Single by The Go! Team

from the album Thunder, Lightning, Strike
- Released: 19 July 2004
- Genre: Indie rock, alternative hip hop
- Label: Memphis Industries/Columbia Records

= The Power Is On =

"The Power Is On" is a song from English band The Go! Team from their 2004 album Thunder, Lightning, Strike.

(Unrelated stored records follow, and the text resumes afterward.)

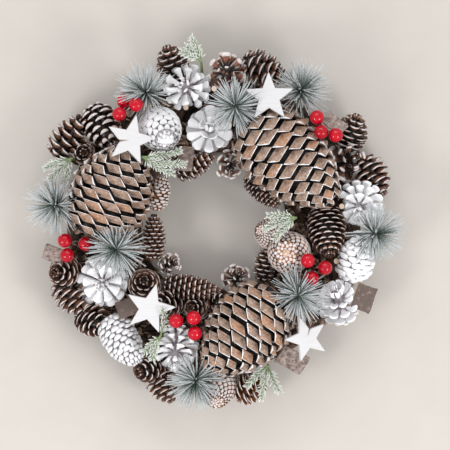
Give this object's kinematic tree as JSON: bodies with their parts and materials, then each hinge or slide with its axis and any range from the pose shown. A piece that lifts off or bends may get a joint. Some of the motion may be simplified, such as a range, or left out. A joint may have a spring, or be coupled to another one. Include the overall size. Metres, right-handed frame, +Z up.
{
  "type": "pinecone wreath",
  "caption": "Round wreath of natural and white-painted pine cones with frosted needle picks, red berries, bark and white wooden stars on a twig ring",
  "frame": {"origin": "middle of the wreath's outline, on the flat underside of the ring that it rests on", "axes": "+Z up out of the wreath's front, +Y towards the top of the wreath, +X to its right"},
  "size_m": [0.359, 0.3595, 0.1018],
  "materials": {
    "twig": "rough bark",
    "brown_cone": "matt, tips brushed white",
    "dark_cone": "matt, edges brushed white",
    "white_cone": "chalky white paint",
    "net_cone": "matt, shields brushed white",
    "needle": "frosted",
    "leaf": "frosted",
    "berry": "glossy",
    "star": "matt white paint",
    "bark": "rough"
  },
  "bodies": {
    "root": {"twig_ring": "twig", "large_cone_left": "brown_cone", "large_cone_right": "brown_cone", "large_cone_bottom": "brown_cone", "white_cone_upper": "white_cone", "white_cone_top": "white_cone", "white_cone_left": "white_cone", "white_cone_bottom": "white_cone", "white_cone_right": "white_cone", "white_cone_closed": "white_cone", "white_cone_lower_right": "white_cone", "white_cone_lower_left": "white_cone", "white_net_cone": "white_cone", "net_cones_right": "net_cone", "net_cone_bottom": "net_cone", "net_cone_inner_left": "net_cone", "brown_cone_right": "dark_cone", "brown_cones_top": "dark_cone", "brown_cone_far_top": "dark_cone", "brown_cone_upper_left": "dark_cone", "brown_cones_left": "dark_cone", "brown_cones_upper_right": "dark_cone", "brown_cone_inner_right": "dark_cone", "brown_cone_hole_right": "dark_cone", "brown_cones_inner_top": "dark_cone", "brown_cones_inner_left": "dark_cone", "brown_cone_inner_bottom": "dark_cone", "brown_cones_under_star": "dark_cone", "brown_cones_hole_bottom": "dark_cone", "brown_cones_bottom": "dark_cone", "brown_cones_lower_left": "dark_cone", "needle_pick_top_left": "needle", "needle_pick_top": "needle", "needle_pick_top_right": "needle", "needle_pick_far_left": "needle", "needle_pick_left": "needle", "needle_pick_far_right": "needle", "needle_pick_lower_right": "needle", "needle_pick_bottom": "needle", "sprig_top": "leaf", "sprig_left": "leaf", "sprig_inner_top": "leaf", "sprig_right": "leaf", "sprig_bottom_left": "leaf", "sprig_bottom": "leaf", "berries_top_left": "berry", "berries_right": "berry", "berries_left": "berry", "berries_lower_right": "berry", "berries_bottom": "berry", "star_top": "star", "star_left": "star", "star_lower_left": "star", "star_lower_right": "star", "bark_upper_right": "bark", "bark_far_left": "bark", "bark_inner_top": "bark", "bark_lower_left": "bark", "bark_right": "bark", "bark_bottom": "bark"}
  },
  "joints": []
}
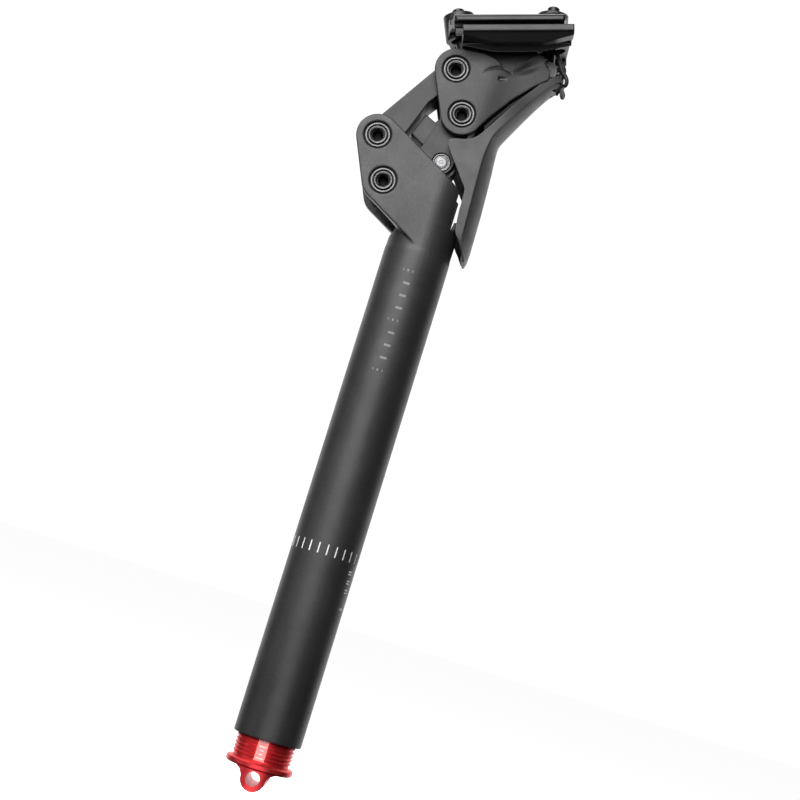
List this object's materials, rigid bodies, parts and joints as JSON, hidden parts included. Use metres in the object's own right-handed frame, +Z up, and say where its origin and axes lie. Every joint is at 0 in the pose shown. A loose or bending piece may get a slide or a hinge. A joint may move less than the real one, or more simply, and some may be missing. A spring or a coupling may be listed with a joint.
{
  "type": "suspension seatpost",
  "caption": "Straight seatpost tube with a sprung parallelogram linkage at the top, a rail clamp on the linkage and a preload plug in the lower end.",
  "frame": {"origin": "tube axis at the tube's lower end", "axes": "+Z up the tube, +X towards the back of the bicycle, -Y the bicycle's left side"},
  "size_m": [0.0778, 0.0532, 0.3374],
  "materials": {
    "black_anodised": "fine bead-blasted black anodised",
    "head_aluminium": "satin black anodised forging",
    "link_aluminium": "satin black anodised forging",
    "clamp_aluminium": "satin black anodised",
    "dark_aluminium": "machined, dark",
    "red_anodised": "machined, red anodised",
    "bare_steel": "ground",
    "bright_steel": "ground and polished",
    "screw_steel": "black oxide with worn rims",
    "ring_steel": "grey plated",
    "black_bolt": "black oxide",
    "spring_steel": "oiled spring wire",
    "bearing_plastic": "moulded bearing polymer",
    "guard_plastic": "satin moulded",
    "ring_rubber": "smooth"
  },
  "bodies": {
    "post": {"post_body": "black_anodised", "post_axles": "bare_steel", "post_screws": "screw_steel", "post_rings": "ring_steel", "guide_bush": "bearing_plastic", "main_spring": "spring_steel", "inner_spring": "spring_steel"},
    "upper_link": {"upper_link": "link_aluminium", "upper_bushings": "bearing_plastic"},
    "lower_link": {"lower_link": "link_aluminium", "lower_bushings": "bearing_plastic", "roller_pin": "bright_steel"},
    "roller": {"roller": "bare_steel"},
    "plunger": {"plunger": "bare_steel", "plunger_pad": "bright_steel", "spring_plate": "dark_aluminium"},
    "spring_seat": {"spring_seat": "dark_aluminium"},
    "preload_plug": {"preload_plug": "red_anodised"},
    "head": {"head": "head_aluminium", "head_axles": "bare_steel", "head_screws": "screw_steel", "head_rings": "ring_steel", "guard": "guard_plastic", "guard_ring": "ring_rubber", "front_bolt": "black_bolt", "rear_bolt": "black_bolt", "rear_barrel": "screw_steel"},
    "cradle": {"lower_cradle": "clamp_aluminium"},
    "top_clamp": {"top_clamp": "clamp_aluminium", "clamp_nuts": "screw_steel"}
  },
  "joints": [
    {"name": "upper_pivot", "type": "hinge", "parent": "post", "child": "upper_link", "pos_m": [-0.0288, 0, 0.2408], "axis": [0, 1, 0], "range_deg": [0, 52], "stiffness_Nm_per_rad": 24, "springref_deg": -57.3},
    {"name": "lower_pivot", "type": "hinge", "parent": "post", "child": "lower_link", "pos_m": [-0.0212, 0, 0.2235], "axis": [0, 1, 0], "range_deg": [0, 52]},
    {"name": "head_pivot", "type": "hinge", "parent": "upper_link", "child": "head", "pos_m": [-0.0065, 0, 0.276], "axis": [0, 1, 0], "range_deg": [-52, 0]},
    {"name": "roller_spin", "type": "hinge", "parent": "lower_link", "child": "roller", "pos_m": [-0.0013, 0, 0.2383], "axis": [0, 1, 0], "continuous": true},
    {"name": "plunger_slide", "type": "slide", "parent": "post", "child": "plunger", "axis": [0, 0, -1], "range_m": [0, 0.0214], "deforming": ["main_spring", "inner_spring"]},
    {"name": "plug_lift", "type": "slide", "parent": "post", "child": "spring_seat", "axis": [0, 0, 1], "range_m": [0, 0.00826], "deforming": ["main_spring", "inner_spring"]},
    {"name": "plug_turn", "type": "hinge", "parent": "spring_seat", "child": "preload_plug", "pos_m": [0, 0, 0], "axis": [0, 0, 1], "range_deg": [0, 1980]},
    {"name": "saddle_tilt", "type": "hinge", "parent": "head", "child": "cradle", "pos_m": [0.00741, 0, 0.31434], "axis": [0, 1, 0], "range_deg": [-4, 4]},
    {"name": "clamp_lift", "type": "slide", "parent": "cradle", "child": "top_clamp", "axis": [-0.2924, 0, 0.9563], "range_m": [0, 0.0025]}
  ],
  "couplings": [
    {"joint": "lower_pivot", "follows": "upper_pivot", "ratio": 1},
    {"joint": "head_pivot", "follows": "upper_pivot", "ratio": -1},
    {"joint": "plunger_slide", "follows": "upper_pivot", "m_per_rad": 0.02356},
    {"joint": "plug_lift", "follows": "plug_turn", "m_per_rad": 0.00023873}
  ]
}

The song is ranked at number 13 on Pitchfork's list of the 50 Best Singles of 2004. "The Power is On" was included in the 2008 book The Pitchfork 500: Our Guide to the Greatest Songs from Punk to Present.

==Track listing==
1. "The Power Is On"
2. "Hold Yr Terror Close"
3. "The Ice Storm"

==Usage in media==
"The Power Is On" was featured in a 2010 commercial for the National Football League's Play60 campaign, featuring the Atlanta Falcons. Subsequent teams to film commercials with this song include the Chicago Bears and the Carolina Panthers.

The song was also used on the soundtrack for EA Sports' 2006 FIFA World Cup Germany video game. It can also be heard in the Elliot Page film Whip It, but was not included on the film's soundtrack. The song has also been featured in promotional materials for the G4 series Jump City: Seattle and American Ninja Warrior.